Os jogos de vocês tratam de assuntos muito sérios. Quais as dificuldades para deixá-los divertidos, legais para aprender?
Muita gente não gosta de política — acha chata, difícil ou distante. E tudo bem, porque é assim mesmo que a política muitas vezes chega até as pessoas.
Nosso desafio é transformar essa insatisfação. Nossos jogos e dinâmicas são feitos para envolver, desafiar e mostrar que a política pode ser entendida de outra maneira. Se, ao fim, a pessoa não se lembrar de todos os conceitos, mas sair com uma visão mais positiva da política e com vontade de se interessar pelo assunto, já consideramos a missão cumprida.
O que você aprende ao observar a reação das crianças jogando?

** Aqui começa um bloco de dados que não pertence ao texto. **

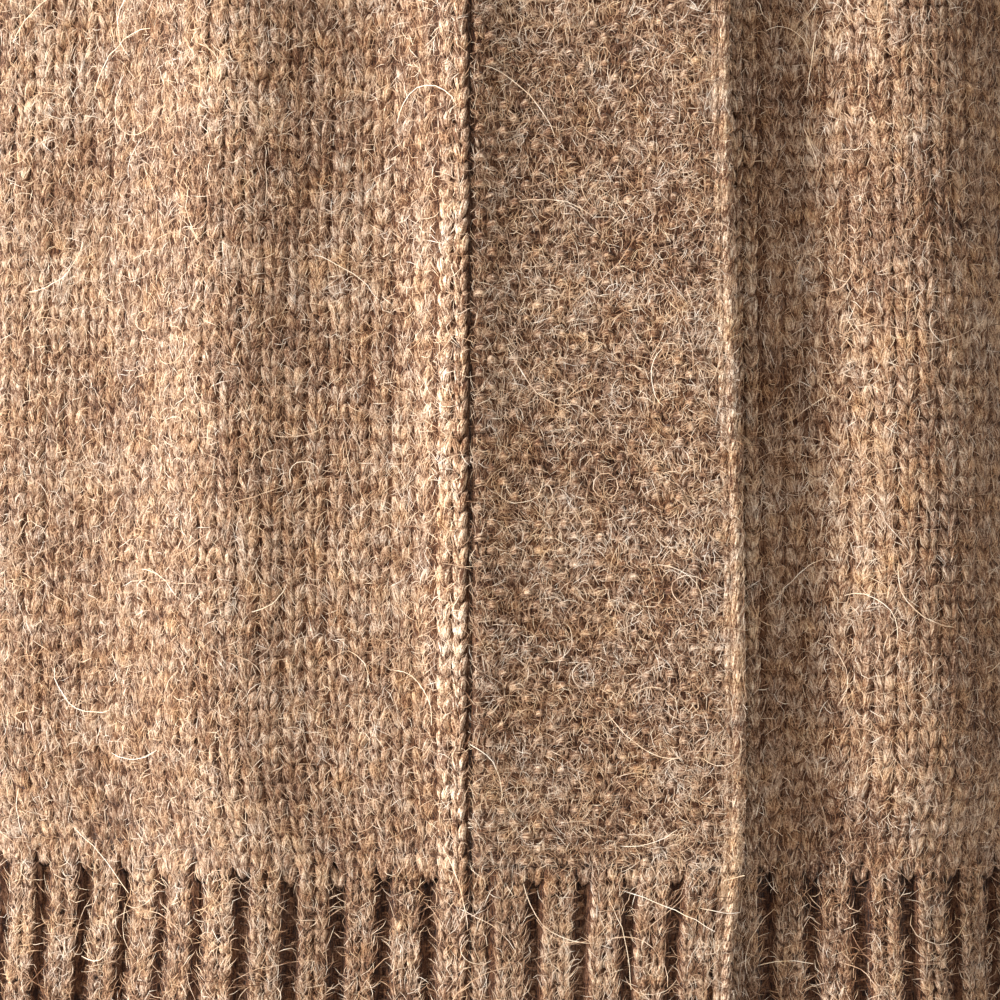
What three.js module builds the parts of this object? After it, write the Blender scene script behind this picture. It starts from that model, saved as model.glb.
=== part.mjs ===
import * as THREE from "three";

// A long knitted coat, closed down the front and filled out as it hangs from the shoulders.
// Millimetres. +Z is up and the front faces -Y, so the wearer's right is at -X.
// Heights are counted from the hem; "up" runs along the cloth, over the shoulder, from the hem.

// Sizes of the coat
const COAT_LENGTH = 900;
const UNDERARM_UP = 640;
const SHOULDER_UP = 962;
const QUARTER_GIRTH = 308;
const GIRTH_CORNER = 2.5;
const DEPTH_TO_WIDTH = 0.57;
const SHOULDER_CORNER = 2.6;
const SHOULDER_DEPTH_TO_RISE = 0.47;
const NECK_HALF_WIDTH = 97;
const SHOULDER_SLOPE = 0.44;
const BACK_NECK_DROP = 68;
const ARMHOLE_INSET = 0.25;
const ARMHOLE_CURVE_UP = 120;

// Sizes of the cloth
const WALL = 3;
const BAND_WALL = 4;
const SEAM_GAP = 0.3;
const ARMHOLE_GAP = 0.45;
const UNDERARM_PULL = 0.3;
const HALF_GAP = SEAM_GAP / 2;
const BAND_WIDTH = 82;
const HALF_BAND = BAND_WIDTH / 2;
const UNDER_BAND_WIDTH = 78;
const BAND_CLEARANCE = 1.3;
const BAND_LIFT = BAND_WALL + BAND_CLEARANCE;
const LIFT_SPREAD = 60;
const LIFT_ENDS_UP = 700;
const LIFT_FADE = 160;
const SELVEDGE_ROLL = 1.6;
const SELVEDGE_SHARPNESS = 8;
const HEM_HEIGHT = 70;
const RIB_RELIEF = 1.9;
const RIB_SHARE = 0.71;
const GROOVE_SHARE = 0.86;
const FRONT_RIBS = 18;
const RIB_FALL = 1.6;
const BAND_GROOVE = 4;
const BACK_RIBS = 42;
const CUFF_RIBS = 17;
const COLLAR_TURN_FROM = 770;
const COLLAR_TURN_TO = 955;
const COLLAR_LEAN_IN = 0.34;
const COLLAR_LEAN_BACK = 0.16;

// How finely the cloth is divided
const FRONT_COLUMNS = 19;
const NECK_COLUMNS = 12;
const SHOULDER_COLUMNS = 8;
const BAND_COLUMNS = 6;
const ARC_SAMPLES = 240;
const STEP = 0.5;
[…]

A gente aprende que nenhum assunto precisa ser proibido, chato ou burocrático. Tudo pode ser discutido, desde que com cuidado e respeito. Ainda falta consciência sobre como conversar melhor sobre temas sensíveis. Durante os jogos, é muito gratificante ver as pessoas se esforçando para entender, engajando-se, lembrando de algo que já ouviram. No fim das contas, todo assunto pode — e deve — ser debatido. Basta saber como.

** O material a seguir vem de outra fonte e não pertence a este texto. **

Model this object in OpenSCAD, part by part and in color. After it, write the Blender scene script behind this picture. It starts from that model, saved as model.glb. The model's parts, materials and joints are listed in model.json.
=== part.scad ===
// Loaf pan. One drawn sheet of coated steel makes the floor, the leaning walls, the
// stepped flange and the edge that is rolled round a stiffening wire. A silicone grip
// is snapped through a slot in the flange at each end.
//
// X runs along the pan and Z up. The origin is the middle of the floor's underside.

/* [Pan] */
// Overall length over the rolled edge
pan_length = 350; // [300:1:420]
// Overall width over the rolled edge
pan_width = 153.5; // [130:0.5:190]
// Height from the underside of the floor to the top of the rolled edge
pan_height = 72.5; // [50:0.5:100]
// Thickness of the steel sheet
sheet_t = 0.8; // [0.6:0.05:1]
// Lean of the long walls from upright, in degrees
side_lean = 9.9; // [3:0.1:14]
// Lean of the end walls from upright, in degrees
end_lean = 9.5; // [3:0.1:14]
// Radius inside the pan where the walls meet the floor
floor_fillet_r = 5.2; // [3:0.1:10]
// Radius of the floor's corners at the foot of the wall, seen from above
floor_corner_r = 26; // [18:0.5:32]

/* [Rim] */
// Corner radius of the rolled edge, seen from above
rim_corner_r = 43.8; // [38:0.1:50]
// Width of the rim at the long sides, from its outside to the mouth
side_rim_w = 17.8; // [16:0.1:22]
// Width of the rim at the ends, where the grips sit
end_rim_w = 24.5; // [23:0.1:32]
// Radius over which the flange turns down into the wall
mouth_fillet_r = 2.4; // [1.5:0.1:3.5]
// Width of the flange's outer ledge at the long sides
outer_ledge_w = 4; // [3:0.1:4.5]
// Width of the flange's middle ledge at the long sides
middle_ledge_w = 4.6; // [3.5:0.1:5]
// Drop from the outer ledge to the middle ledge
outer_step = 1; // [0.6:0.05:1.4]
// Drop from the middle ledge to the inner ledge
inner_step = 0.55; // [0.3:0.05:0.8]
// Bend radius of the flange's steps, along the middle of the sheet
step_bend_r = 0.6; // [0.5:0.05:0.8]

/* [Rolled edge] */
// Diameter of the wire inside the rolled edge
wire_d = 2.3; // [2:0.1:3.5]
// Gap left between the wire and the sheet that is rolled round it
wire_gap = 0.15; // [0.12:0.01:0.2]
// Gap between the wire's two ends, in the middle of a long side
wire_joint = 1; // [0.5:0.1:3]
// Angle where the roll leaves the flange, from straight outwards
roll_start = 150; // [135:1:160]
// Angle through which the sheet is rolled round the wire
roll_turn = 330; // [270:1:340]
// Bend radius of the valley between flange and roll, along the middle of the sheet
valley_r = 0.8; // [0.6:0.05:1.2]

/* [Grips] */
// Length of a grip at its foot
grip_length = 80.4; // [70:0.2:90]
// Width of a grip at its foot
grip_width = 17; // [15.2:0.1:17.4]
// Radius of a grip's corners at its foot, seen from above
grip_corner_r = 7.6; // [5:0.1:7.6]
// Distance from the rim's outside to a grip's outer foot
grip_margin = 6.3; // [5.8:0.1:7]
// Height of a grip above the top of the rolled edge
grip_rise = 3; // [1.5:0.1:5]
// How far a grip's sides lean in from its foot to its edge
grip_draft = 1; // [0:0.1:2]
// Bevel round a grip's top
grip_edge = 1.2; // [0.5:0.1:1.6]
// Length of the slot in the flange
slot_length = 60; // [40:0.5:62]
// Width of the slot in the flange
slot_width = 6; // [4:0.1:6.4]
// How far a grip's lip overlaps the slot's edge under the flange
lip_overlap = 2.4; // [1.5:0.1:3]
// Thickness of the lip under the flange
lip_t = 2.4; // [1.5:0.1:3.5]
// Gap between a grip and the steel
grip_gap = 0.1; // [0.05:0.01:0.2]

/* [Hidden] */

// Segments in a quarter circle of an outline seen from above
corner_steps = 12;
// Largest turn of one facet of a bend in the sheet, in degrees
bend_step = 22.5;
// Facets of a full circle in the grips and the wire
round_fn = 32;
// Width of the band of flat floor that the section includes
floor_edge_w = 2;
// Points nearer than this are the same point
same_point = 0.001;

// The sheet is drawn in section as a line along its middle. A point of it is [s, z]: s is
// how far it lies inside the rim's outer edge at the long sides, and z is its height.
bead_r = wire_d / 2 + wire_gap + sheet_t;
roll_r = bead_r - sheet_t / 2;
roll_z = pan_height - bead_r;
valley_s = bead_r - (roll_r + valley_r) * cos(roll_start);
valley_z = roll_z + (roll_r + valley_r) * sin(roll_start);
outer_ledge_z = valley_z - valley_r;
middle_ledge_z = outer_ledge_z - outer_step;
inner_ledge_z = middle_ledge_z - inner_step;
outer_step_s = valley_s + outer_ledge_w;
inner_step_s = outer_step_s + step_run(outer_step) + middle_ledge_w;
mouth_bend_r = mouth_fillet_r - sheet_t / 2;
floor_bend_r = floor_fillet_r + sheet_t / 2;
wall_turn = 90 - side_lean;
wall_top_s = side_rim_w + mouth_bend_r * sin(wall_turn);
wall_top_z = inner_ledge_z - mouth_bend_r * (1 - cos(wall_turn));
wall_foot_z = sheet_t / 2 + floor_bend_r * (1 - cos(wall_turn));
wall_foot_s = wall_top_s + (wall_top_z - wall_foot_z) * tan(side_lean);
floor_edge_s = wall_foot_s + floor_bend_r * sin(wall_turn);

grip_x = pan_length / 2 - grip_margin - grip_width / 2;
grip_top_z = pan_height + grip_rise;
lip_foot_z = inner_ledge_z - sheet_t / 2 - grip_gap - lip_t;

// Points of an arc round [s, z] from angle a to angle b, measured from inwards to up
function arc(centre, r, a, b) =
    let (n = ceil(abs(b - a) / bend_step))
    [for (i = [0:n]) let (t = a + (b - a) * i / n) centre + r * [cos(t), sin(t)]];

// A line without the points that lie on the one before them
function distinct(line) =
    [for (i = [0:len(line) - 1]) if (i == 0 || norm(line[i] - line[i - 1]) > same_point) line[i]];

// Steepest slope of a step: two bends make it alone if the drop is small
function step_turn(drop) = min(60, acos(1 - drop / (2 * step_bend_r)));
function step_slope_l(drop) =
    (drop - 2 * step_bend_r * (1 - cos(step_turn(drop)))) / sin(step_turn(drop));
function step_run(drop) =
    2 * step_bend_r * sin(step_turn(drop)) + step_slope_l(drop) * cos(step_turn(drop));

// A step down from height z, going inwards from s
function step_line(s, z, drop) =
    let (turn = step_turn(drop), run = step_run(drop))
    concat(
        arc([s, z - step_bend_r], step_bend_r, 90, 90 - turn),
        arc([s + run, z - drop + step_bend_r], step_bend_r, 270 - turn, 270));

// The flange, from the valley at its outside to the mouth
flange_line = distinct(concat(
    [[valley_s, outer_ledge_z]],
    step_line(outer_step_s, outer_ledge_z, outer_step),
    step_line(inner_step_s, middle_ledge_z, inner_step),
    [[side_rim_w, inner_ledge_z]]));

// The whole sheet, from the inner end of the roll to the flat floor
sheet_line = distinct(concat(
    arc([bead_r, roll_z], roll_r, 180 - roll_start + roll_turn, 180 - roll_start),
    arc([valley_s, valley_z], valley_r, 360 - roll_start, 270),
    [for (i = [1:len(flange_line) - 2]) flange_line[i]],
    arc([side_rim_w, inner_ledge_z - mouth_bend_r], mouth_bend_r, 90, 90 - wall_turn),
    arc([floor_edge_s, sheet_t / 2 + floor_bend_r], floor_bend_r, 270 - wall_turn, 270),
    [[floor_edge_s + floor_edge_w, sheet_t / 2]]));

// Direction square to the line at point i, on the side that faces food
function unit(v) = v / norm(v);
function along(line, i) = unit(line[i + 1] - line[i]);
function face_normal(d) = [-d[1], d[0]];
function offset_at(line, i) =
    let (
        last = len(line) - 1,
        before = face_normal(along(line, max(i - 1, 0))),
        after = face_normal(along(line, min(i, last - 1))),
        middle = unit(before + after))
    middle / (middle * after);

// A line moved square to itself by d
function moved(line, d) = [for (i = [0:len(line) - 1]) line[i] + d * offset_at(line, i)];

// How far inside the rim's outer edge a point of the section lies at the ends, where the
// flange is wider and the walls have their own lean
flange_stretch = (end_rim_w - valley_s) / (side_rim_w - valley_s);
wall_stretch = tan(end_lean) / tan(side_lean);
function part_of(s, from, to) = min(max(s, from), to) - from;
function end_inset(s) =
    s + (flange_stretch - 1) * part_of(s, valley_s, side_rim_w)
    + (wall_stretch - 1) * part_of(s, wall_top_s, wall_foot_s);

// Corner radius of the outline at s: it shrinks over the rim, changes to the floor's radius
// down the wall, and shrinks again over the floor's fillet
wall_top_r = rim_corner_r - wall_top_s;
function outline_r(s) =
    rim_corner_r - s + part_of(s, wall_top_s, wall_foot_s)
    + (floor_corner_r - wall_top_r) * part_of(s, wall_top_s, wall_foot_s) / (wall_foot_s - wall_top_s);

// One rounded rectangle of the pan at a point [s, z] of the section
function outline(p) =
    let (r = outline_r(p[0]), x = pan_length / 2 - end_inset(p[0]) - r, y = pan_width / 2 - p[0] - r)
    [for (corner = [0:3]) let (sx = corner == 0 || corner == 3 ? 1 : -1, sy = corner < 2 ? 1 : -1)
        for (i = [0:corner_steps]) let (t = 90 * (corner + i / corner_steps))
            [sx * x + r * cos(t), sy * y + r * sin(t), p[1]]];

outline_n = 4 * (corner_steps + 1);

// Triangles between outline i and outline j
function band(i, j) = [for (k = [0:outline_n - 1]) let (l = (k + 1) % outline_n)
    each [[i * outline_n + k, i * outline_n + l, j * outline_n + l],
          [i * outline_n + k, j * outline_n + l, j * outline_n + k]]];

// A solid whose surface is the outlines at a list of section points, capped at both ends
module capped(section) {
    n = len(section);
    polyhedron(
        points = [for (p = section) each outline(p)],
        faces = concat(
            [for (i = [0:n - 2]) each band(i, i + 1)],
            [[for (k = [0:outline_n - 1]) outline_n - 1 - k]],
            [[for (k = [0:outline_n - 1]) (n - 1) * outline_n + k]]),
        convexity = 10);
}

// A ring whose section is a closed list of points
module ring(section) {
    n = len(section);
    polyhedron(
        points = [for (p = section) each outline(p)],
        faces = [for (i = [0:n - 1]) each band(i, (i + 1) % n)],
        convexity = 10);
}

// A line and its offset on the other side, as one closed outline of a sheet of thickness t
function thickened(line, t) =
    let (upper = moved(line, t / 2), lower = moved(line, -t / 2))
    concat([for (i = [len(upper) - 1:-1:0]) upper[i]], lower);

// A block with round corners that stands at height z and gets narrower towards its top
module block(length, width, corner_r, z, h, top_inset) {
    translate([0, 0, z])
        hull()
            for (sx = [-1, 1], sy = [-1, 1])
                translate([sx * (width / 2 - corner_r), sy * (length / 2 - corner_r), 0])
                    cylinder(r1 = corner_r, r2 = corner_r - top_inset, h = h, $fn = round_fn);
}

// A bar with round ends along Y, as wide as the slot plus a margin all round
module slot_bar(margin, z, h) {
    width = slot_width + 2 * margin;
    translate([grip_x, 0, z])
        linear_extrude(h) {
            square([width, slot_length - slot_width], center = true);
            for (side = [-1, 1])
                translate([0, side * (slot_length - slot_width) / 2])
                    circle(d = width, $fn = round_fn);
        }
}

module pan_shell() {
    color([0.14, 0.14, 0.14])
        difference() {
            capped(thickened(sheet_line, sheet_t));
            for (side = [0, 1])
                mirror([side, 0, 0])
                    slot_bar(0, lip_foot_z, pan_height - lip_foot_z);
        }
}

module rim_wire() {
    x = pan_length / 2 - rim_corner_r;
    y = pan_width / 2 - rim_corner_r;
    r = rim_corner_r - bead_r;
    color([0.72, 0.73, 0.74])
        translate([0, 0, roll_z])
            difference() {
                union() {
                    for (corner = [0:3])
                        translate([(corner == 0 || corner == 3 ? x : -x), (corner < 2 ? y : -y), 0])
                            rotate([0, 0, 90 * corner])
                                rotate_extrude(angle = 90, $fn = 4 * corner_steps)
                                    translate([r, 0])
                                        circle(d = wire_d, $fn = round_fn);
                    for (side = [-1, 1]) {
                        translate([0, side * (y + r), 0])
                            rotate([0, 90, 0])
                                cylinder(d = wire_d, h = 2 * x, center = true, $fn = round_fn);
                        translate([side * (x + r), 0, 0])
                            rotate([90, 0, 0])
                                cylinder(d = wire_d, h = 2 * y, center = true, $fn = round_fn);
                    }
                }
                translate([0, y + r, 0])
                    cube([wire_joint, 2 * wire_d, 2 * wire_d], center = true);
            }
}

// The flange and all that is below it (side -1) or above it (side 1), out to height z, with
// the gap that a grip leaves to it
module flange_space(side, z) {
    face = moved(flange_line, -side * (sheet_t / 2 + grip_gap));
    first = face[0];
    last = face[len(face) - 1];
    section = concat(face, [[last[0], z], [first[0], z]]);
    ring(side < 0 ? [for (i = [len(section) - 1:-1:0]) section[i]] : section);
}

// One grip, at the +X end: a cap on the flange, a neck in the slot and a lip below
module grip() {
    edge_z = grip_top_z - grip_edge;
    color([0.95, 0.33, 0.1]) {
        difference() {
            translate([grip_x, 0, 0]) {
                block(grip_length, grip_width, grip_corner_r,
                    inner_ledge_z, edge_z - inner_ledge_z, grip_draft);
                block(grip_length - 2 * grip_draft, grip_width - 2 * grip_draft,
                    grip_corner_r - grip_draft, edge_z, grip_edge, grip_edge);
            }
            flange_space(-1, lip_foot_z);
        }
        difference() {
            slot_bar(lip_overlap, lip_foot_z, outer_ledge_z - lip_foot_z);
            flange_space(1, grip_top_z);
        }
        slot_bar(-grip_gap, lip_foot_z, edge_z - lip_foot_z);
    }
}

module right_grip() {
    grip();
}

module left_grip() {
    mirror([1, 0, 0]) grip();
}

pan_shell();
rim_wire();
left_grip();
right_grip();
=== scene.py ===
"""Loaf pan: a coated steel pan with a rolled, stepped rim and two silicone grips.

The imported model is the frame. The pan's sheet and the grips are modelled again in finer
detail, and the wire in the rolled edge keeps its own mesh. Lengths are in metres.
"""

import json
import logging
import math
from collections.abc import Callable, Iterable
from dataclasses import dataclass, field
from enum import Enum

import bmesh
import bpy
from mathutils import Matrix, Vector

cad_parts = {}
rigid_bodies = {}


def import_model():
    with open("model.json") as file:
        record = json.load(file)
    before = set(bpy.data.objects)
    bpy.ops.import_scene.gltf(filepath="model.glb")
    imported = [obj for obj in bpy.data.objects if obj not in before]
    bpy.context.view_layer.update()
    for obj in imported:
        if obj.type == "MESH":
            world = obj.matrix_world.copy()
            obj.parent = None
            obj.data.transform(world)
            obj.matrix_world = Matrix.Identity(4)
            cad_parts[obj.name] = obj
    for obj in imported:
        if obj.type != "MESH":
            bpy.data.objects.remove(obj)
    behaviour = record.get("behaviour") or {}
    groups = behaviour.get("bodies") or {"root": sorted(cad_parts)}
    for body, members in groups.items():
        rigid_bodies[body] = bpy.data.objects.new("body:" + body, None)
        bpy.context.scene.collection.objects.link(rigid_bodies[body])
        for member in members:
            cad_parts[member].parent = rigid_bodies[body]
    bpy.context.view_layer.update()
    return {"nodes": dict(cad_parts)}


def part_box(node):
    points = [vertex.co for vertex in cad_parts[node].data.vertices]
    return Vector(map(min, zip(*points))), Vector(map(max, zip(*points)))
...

Quais dicas você dá se eu ou outro leitor do Joca quiser criar jogos?
Acho que a primeira dica é sempre pensar em quem vai jogar, e não só na ideia que está na sua cabeça. É essa pessoa quem vai dizer se o jogo é divertido ou não, então o foco precisa estar 100% na experiência dela.
Pense no que pode dar errado durante a partida: alguma regra pode ser confusa? Uma etapa pode cansar os jogadores? Antecipar esses problemas contribui para garantir que o jogo continue sendo leve e divertido.
Outra dica é pesquisar sobre o tema. Mesmo que seu jogo não trate de assuntos sociais, vale a pena ver se alguém já criou algo parecido, quais mecanismos foram usados — como cartas, dados, palitos — e o que funcionou ou não. A ideia não é copiar, e sim entender o que já existe e adaptar ao seu projeto.